Maggie: I think that safety is something you teach: it is in the way you manage yourself and are aware of your surroundings. It is the understanding that you have agency in any situation. Letting our boys practice in controlled environments gives me confidence that they can navigate in less familiar terrain.

How do you teach your kids to manage the world around them?

Maggie: I have a kid with a serious anxiety disorder, so I’m constantly helping him assess risk. His mind naturally wants to catastrophize everything. So instead of being fearful of everything, at our house it is really important that we understand the real risk in a situation and then practice being comfortable with our discomfort when the actual risk is low.

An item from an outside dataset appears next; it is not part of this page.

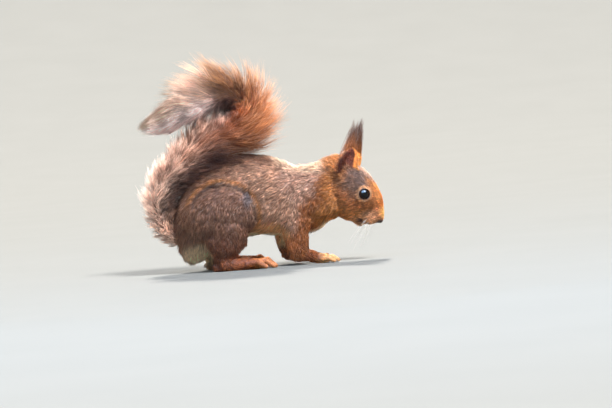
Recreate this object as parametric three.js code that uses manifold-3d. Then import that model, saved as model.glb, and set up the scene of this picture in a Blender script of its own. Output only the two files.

Denise: Exactly, Maggie! I’ve had two of those kids. You want them to navigate the world from a solid, grounded place instead of from fear. I’m famous for saying, “You can’t be the first person to (insert problem here), so there has to be a way to handle this.”

Katy: The whole “avoid risk” thing is a fallacy. My job is to teach my children to manage dangerous situations, because inevitably they will encounter them. If I’ve put all my efforts into screening them from life, they’ll lack the skills they need to manage on their own. I’m willing to manage my own feelings of nervousness to let my kids practice a bit of independence and gain necessary skills.

Candice: We give a little slack in the rope every year. The rules change with age: our oldest can cruise the neighborhood with friends (not alone), but we don’t let our eight-year-olds roam the neighborhood.

Maggie: We’re like you on that, Candice. One thing we do a few times a year (start of school, end of school, and birthdays) is ask the kids what privileges they think they are ready to take on. Sometimes we agree, sometimes we don’t. But if we don’t, we talk about milestones for them to achieve so we know they are ready. It has worked well for us, so far.

This conversation was a good reminder to me that we are all trying to do our best as parents. We may not completely agree on the approach, but our different choices are influenced by our circumstances and always reflect how very much we love our children.